Fatigue Fracture in the Polycrystalline Microstructures of Metallic Alloys

Michael Veilleux, Cornell University

Sponsoring NERSC Project: Explicit finite element simulation of microstructurally small fatigue crack propagation in aluminum alloy 7075-T651 (m952), Principal Investigator: Michael Veilleux, Cornell University

NISE Award: 500,000 Hours
Award Date: October 2009

This research is in the “research area of code scaling to higher concurrencies”, one of the three research areas of the NERSC Initiative for Scientific Exploration. The code to be investigated is Finite Element All-Wheel Drive (FEAWD), a non-linear finite element solver. FEAWD is an academic application developed by Gerd Heber of the Cornell Fracture Group (www.cfg.cornell.edu), which is being augmented by this project’s PI to optimally model fatigue fracture in the polycrystalline microstructures of metallic alloys. The 2009 NERSC Startup Allocation for this project has focused on compiling and optimizing FEAWD on NERSC’s Franklin cluster.

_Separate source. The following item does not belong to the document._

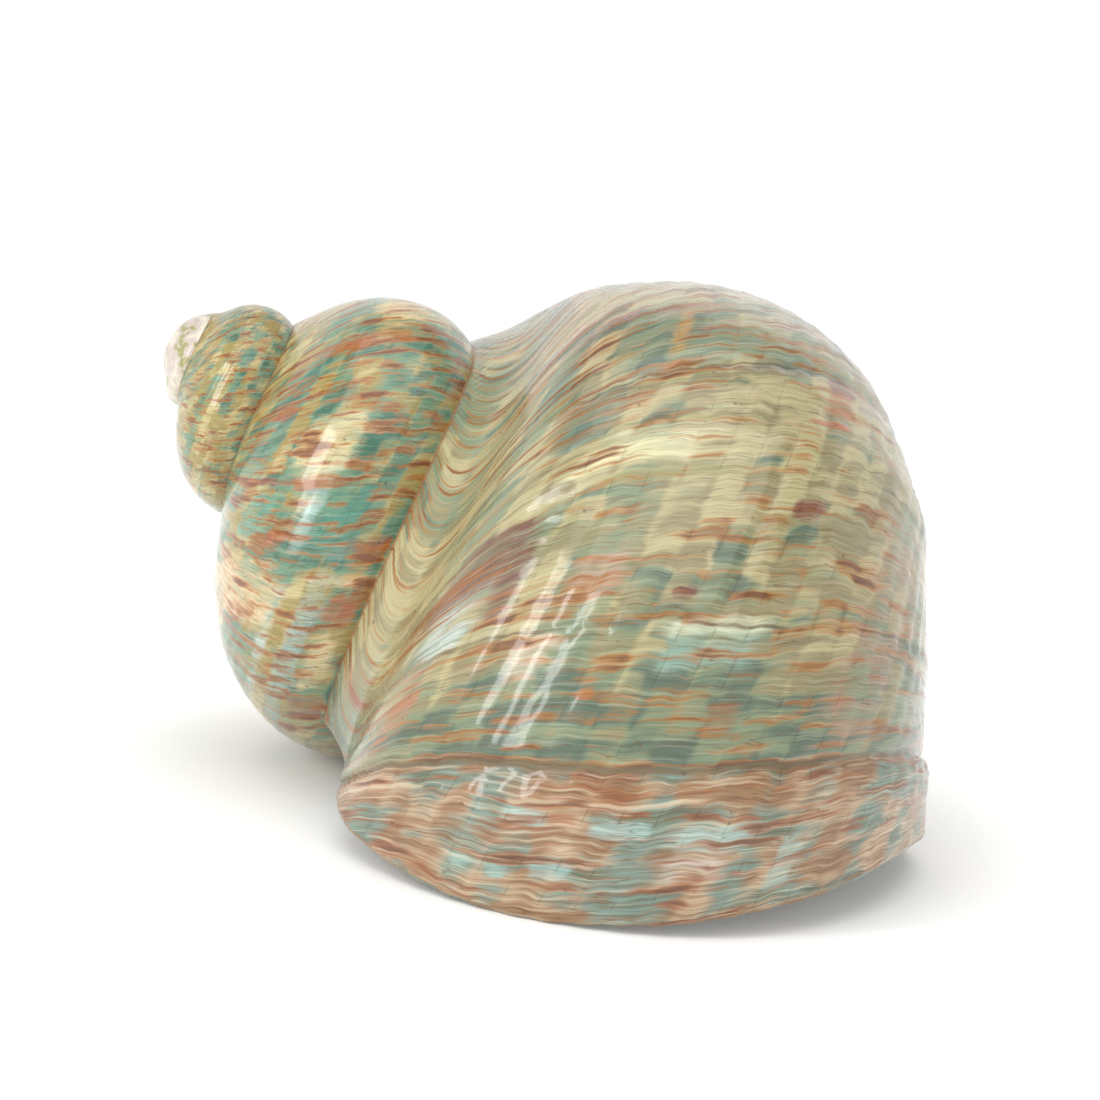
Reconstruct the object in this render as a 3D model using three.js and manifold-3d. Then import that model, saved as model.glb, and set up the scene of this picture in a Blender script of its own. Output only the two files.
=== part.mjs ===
// A turban shell, polished, at rest on its lip.
//
// A snail adds shell at the lip only, and every part of the lip moves on by
// the same rule: turn about the coiling axis, and grow by the same factor for
// each turn. So the whole shell is one outline, carried round the axis and
// scaled about the apex. The cavity is the same sweep, set in by the wall.
import * as THREE from 'three';
import { mergeVertices } from 'three/addons/utils/BufferGeometryUtils.js';
import Module from 'manifold-3d';

// ---- driving sizes: millimetres, and degrees or radians where the name says so
const SUTURE_RADIUS = 34;          // coiling axis to the suture, where it meets the lip
const SUTURE_DEPTH = 56.4;         // apex to that same point, measured down the axis
const GROWTH_PER_TURN = 2.18;      // each turn is this many times the size of the one before
const TURNS = 3;                   // turns above the lip; what came before is worn away
const LINE_LAG = 0.904;            // radians: how far growth lines fall back, suture to base
const LINE_BEND = 0.478;           // radians: the part of that which grows towards the base
const RAMP_LAG = 0.3;              // radians: the quick fall next to the suture
const RAMP_SPAN = 0.08;            // share of the outline that the quick fall takes

const WALL = 5.0;                  // wall at the lip end of the last whorl
const WALL_TAPER = 0.4;            // the wall thins more slowly than the whorl shrinks
const LIP_EDGE = 2.4;              // wall at the ground lip edge
const LIP_TAPER = 0.45;            // radians of growth over which the lip thickens
const COLUMELLA = 7.5;             // axis to the face of the central pillar
const CALLUS = 1.2;                // glaze laid over the whorl before, inside the aperture
const CORNER = 1.7;                // the cavity corner at the suture is this much thicker
const CAVITY_TURNS = 1.3;          // how far back the cavity goes
const WALL_BLEND_IN = 0.2;         // share of a stretch over which the wall leaves its first value
const WALL_BLEND_OUT = 0.75;       // share after which it turns to its last value
const MOUTH_REACH = 0.3;           // radians: how far the cutting solid stands out of the lip

const AXIS_RISE = 31.1;            // degrees: apex end of the axis above the floor
const AXIS_TURN = -5.3;            // degrees: apex end of the axis away from -X
const LIP_AZIMUTH = -53.4;         // degrees about the axis from the floor side, at the suture
const NUB_RADIUS = 6.9;            // the worn, rounded first whorl
const NUB_DEPTH = 12.3;            // its middle, from the ideal apex down the axis
const NUB_FACETS = 24;
const GROUND_FLAT = 2.4;           // depth ground off the lowest points, so the shell sits

const ROWS_PER_TURN = 27;          // facets along the spiral, suture to suture
const WALL_COLS = 12;              // facets from the suture to the next suture
const BASE_COLS = 8;               // facets from there to the axis
const AXIS_COLS = 5;               // facets up the columella
const CAVITY_ROWS = 34;

// ---- the outline, as [radius, depth]: suture, shoulder, periphery, next suture, base, axis
const NEXT_SUTURE = [SUTURE_RADIUS * GROWTH_PER_TURN, SUTURE_DEPTH * GROWTH_PER_TURN];
const OUTLINE = new THREE.SplineCurve([
  [SUTURE_RADIUS, SUTURE_DEPTH], [55, 68.6], [69.9, 84.4], [76.8, 104],
  NEXT_SUTURE, [62, 139.5], [45.5, 150.5], [24.8, 158], [0, 156],
].map(([r, d]) => new THREE.Vector2(r, d)));
const NEXT_SUTURE_AT = 0.5;        // the fifth of nine points

const GROWTH = Math.log(GROWTH_PER_TURN) / (2 * Math.PI);
const size = (t) => Math.exp(GROWTH * t);
const lag = (s) => -RAMP_LAG * (1 - Math.exp(-s / RAMP_SPAN)) - LINE_LAG * s - LINE_BEND * s * s;
const ROW_TURN = 2 * Math.PI + lag(NEXT_SUTURE_AT);   // growth from a suture point to the one it laps
const STEP = ROW_TURN / ROWS_PER_TURN;

// ---- the coiling axis and two directions across it
const rise = THREE.MathUtils.degToRad(AXIS_RISE), turn = THREE.MathUtils.degToRad(AXIS_TURN);
const TO_APEX = new THREE.Vector3(-Math.cos(rise) * Math.cos(turn), -Math.cos(rise) * Math.sin(turn), Math.sin(rise));
const ACROSS = new THREE.Vector3(0, 0, 1).cross(TO_APEX).normalize();
const ABOUT = TO_APEX.clone().cross(ACROSS);
const place = (radius, depth, angle) => TO_APEX.clone().multiplyScalar(-depth)
  .addScaledVector(ACROSS, radius * Math.cos(angle))
  .addScaledVector(ABOUT, radius * Math.sin(angle));

// A point of the outer surface: u is growth in radians, 0 at the lip, and s runs
// along the outline from 0 at the suture to 1 at the axis.
function outer(u, s) {
  const t = u + lag(s), p = OUTLINE.getPoint(s);
  return place(p.x * size(t), p.y * size(t), THREE.MathUtils.degToRad(LIP_AZIMUTH) - t);
}

// ---- the outside, closed across the aperture
function solidOutside() {
  const cols = WALL_COLS + BASE_COLS;
  const last = Math.round(TURNS * 2 * Math.PI / STEP);
  const opened = last - ROWS_PER_TURN;               // from this row on, the base shows
  const share = (j) => (j <= WALL_COLS ? NEXT_SUTURE_AT * j / WALL_COLS
    : NEXT_SUTURE_AT + (1 - NEXT_SUTURE_AT) * (j - WALL_COLS) / BASE_COLS);
  const points = [], ids = new Map();
  const id = (i, j) => {
    if (j === WALL_COLS && i <= opened) return id(i + ROWS_PER_TURN, 0);   // the suture is shared
    const key = i * (cols + 1) + j;
    if (!ids.has(key)) { ids.set(key, points.length); points.push(outer((i - last) * STEP, share(j))); }
    return ids.get(key);
  };
  const faces = [];
  for (let i = 0; i < last; i++) {
    for (let j = 0; j < (i < opened ? WALL_COLS : cols); j++) {
      const a = id(i, j), b = id(i + 1, j), c = id(i + 1, j + 1), d = id(i, j + 1);
      faces.push([a, b, c], [a, c, d]);
    }
  }
  const lip = [];
  for (let j = 0; j <= cols; j++) lip.push(id(last, j));
  for (let i = last - 1; i >= opened; i--) lip.push(id(i, cols));
  for (let j = cols - 1; j > WALL_COLS; j--) lip.push(id(opened, j));
  const start = [];
  for (let j = 0; j < WALL_COLS; j++) start.push(id(0, j));
  for (let i = ROWS_PER_TURN; i > 0; i--) start.push(id(i, 0));
  closeFan(points, faces, lip, true);
  closeFan(points, faces, start, false);
  return solid(points, faces);
}

// ---- the cavity: the lip's whole loop, set in by the wall, swept back round the axis
function cavityRing(u) {
  const before = u - ROW_TURN, ring = [];
  for (let j = 0; j < WALL_COLS + BASE_COLS; j++) {
    const s = j / (WALL_COLS + BASE_COLS);
    ring.push({ p: outer(u, s), skin: thickness(s, CORNER * WALL, WALL, COLUMELLA) });
  }
  const ends = [outer(u, 1), outer(before, 1)];
  for (let j = 0; j < AXIS_COLS; j++) {
    ring.push({ p: ends[0].clone().lerp(ends[1], j / AXIS_COLS), skin: COLUMELLA });
  }
  for (let j = 0; j < BASE_COLS; j++) {
    const back = j / BASE_COLS;
    ring.push({ p: outer(before, 1 - (1 - NEXT_SUTURE_AT) * back), skin: thickness(back, COLUMELLA, CALLUS, CORNER * WALL) });
  }
  const centre = ring.reduce((sum, r) => sum.add(r.p), new THREE.Vector3()).divideScalar(ring.length);
  const thin = THREE.MathUtils.lerp(LIP_EDGE / WALL, 1, THREE.MathUtils.smoothstep(-u, 0, LIP_TAPER));
  const scale = thin * Math.pow(size(u), WALL_TAPER);
  return { centre, loop: ring.map(({ p, skin }) => p.clone().addScaledVector(centre.clone().sub(p).normalize(), skin * scale)) };
}

// Wall along a stretch of the loop: from one end's value, to the middle's, to the other end's.
function thickness(x, from, middle, to) {
  return THREE.MathUtils.lerp(THREE.MathUtils.lerp(from, middle, THREE.MathUtils.smoothstep(x, 0, WALL_BLEND_IN)),
    to, THREE.MathUtils.smoothstep(x, WALL_BLEND_OUT, 1));
}

function solidCavity() {
  const points = [], faces = [], rings = [];
  for (let k = 0; k <= CAVITY_ROWS; k++) {
    const u = MOUTH_REACH - (MOUTH_REACH + CAVITY_TURNS * 2 * Math.PI) * k / CAVITY_ROWS;
    rings.push(cavityRing(u).loop.map((p) => points.push(p) - 1));
  }
  for (let k = 0; k < CAVITY_ROWS; k++) {
    rings[k].forEach((a, j) => {
      const n = (j + 1) % rings[k].length, b = rings[k][n], c = rings[k + 1][n], d = rings[k + 1][j];
      faces.push([a, b, c], [a, c, d]);
    });
  }
  closeFan(points, faces, rings[0], true);
  closeFan(points, faces, rings[CAVITY_ROWS], false);
  return solid(points, faces);
}

// A fan of triangles from a loop to its middle point.
function closeFan(points, faces, loop, flip) {
  const middle = loop.reduce((sum, i) => sum.add(points[i]), new THREE.Vector3()).divideScalar(loop.length);
  const hub = points.push(middle) - 1;
  loop.forEach((a, k) => {
    const b = loop[(k + 1) % loop.length];
    faces.push(flip ? [b, a, hub] : [a, b, hub]);
  });
}

// ---- joining and cutting
const wasm = await Module();
wasm.setup();

// A closed solid, turned the right way out.
function solid(points, faces) {
  const volume = faces.reduce((sum, [a, b, c]) => sum + points[a].dot(points[b].clone().cross(points[c])), 0);
  const outward = volume > 0 ? faces : faces.map(([a, b, c]) => [a, c, b]);
  return new wasm.Manifold(new wasm.Mesh({
    numProp: 3,
    vertProperties: new Float32Array(points.flatMap((p) => p.toArray())),
    triVerts: new Uint32Array(outward.flat()),
  }));
}

// The worn first whorl: a ball on the axis.
function nubSolid() {
  const ball = new THREE.SphereGeometry(NUB_RADIUS, NUB_FACETS, NUB_FACETS / 2);
  ball.deleteAttribute('normal');
  ball.deleteAttribute('uv');
  const { index, attributes: { position } } = mergeVertices(ball);
  const middle = TO_APEX.clone().multiplyScalar(-NUB_DEPTH);
  const points = [], faces = [];
  for (let i = 0; i < position.count; i++) points.push(new THREE.Vector3().fromBufferAttribute(position, i).add(middle));
  for (let i = 0; i < index.count; i += 3) faces.push([index.getX(i), index.getX(i + 1), index.getX(i + 2)]);
  return solid(points, faces);
}

function shellSolid() {
  const nub = nubSolid();
  const hollow = solidOutside().add(nub).subtract(solidCavity());
  const lowest = hollow.boundingBox().min[2];
  const ground = hollow.trimByPlane([0, 0, 1], lowest + GROUND_FLAT);
  const { min, max } = ground.boundingBox();
  return ground.translate([-(min[0] + max[0]) / 2, -(min[1] + max[1]) / 2, -min[2]]);
}

function toGeometry(body) {
  const mesh = body.getMesh();
  const geometry = new THREE.BufferGeometry();
  geometry.setAttribute('position', new THREE.BufferAttribute(Float32Array.from(mesh.vertProperties), mesh.numProp));
  geometry.setIndex([...mesh.triVerts]);
  const flat = geometry.toNonIndexed();
  flat.computeVertexNormals();
  return flat;
}

const nacre = new THREE.MeshStandardMaterial({ color: '#c3c2a6', roughness: 0.25, metalness: 0 });
const shell = new THREE.Mesh(toGeometry(shellSolid()), nacre);
shell.name = 'shell';

const turban = new THREE.Group();
turban.name = 'turban_shell';
turban.add(shell);
export default turban;
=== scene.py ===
# %% [markdown]
# # A polished turban shell
#
# A turban snail builds its shell at the lip and nowhere else. Each new strip is
# a slightly larger copy of the last one, turned a little further about the
# coiling axis, so one outline and one growth factor give the whole shell.
# This lesson builds that surface with numpy, gives it the marks that growth
# leaves, and finishes it as the polished aragonite that a collector sees once
# the brown outer skin has been taken off.
#
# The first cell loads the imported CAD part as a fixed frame. Everything made later has to sit over it, so
# its box is measured when the shell is set down.

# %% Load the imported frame
import math
import bpy
import numpy as np
from mathutils import Matrix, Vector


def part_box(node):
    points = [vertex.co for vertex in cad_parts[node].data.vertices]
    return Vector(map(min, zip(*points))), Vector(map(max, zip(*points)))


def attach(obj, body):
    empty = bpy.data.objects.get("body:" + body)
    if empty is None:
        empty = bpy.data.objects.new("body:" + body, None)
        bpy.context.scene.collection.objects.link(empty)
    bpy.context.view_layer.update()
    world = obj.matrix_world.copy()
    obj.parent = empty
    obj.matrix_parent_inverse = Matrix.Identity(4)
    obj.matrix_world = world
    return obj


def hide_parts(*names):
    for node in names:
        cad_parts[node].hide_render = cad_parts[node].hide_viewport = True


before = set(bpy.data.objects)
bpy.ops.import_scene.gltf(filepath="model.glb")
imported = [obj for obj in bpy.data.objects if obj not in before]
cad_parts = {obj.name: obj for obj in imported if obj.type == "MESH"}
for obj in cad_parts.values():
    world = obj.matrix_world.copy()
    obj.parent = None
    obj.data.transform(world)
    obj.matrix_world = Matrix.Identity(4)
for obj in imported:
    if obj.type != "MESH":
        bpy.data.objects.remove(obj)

MM = 0.001
TAU = 2 * math.pi
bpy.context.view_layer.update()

# %% [markdown]
# ## The growth rule
#
# The outline is the curve that the lip follows, from the suture over the
# shoulder and down to the base, as radius from the coiling axis and depth below
# the apex. Carrying it round by an angle `t` scales it by `exp(k t)`. Whorls
# could be modelled one by one, but they wouldn't repeat each other as a snail's
# do. The CAD part uses the same numbers, so the two agree to about a millimetre.

# %% Growth, in millimetres and radians
SUTURE_RADIUS, SUTURE_DEPTH = 34.0, 56.4
GROWTH_PER_TURN = 2.18
GROWTH = math.log(GROWTH_PER_TURN) / TAU
OUTLINE = np.array([
    (SUTURE_RADIUS, SUTURE_DEPTH), (55, 68.6), (69.9, 84.4), (76.8, 104),
    (SUTURE_RADIUS * GROWTH_PER_TURN, SUTURE_DEPTH * GROWTH_PER_TURN),
    (62, 139.5), (45.5, 150.5), (24.8, 158), (0, 156)])
NEXT_SUTURE_AT = 0.5                     # the fifth of nine points is the next suture
# Radians that a growth line falls behind: with s, with its square, and at once beside the suture.
LINE_LAG, LINE_BEND, RAMP_LAG, RAMP_SPAN = 0.904, 0.478, 0.3, 0.08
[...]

The code has demonstrated the ability to scale up to 512 processors on Franklin. However, an additional allocation is requested to test scaling to 1024 and 2048 processors such that production-level computations can be performed. The production-level models will have approximately 20 million non-linear equations, which must be solved iteratively, up to 10,000 iterations per simulation. In addition to the scaling tests being performed, checkpointing will be tested at the larger scales, and a production-level model will be analyzed to demonstrate all capabilities.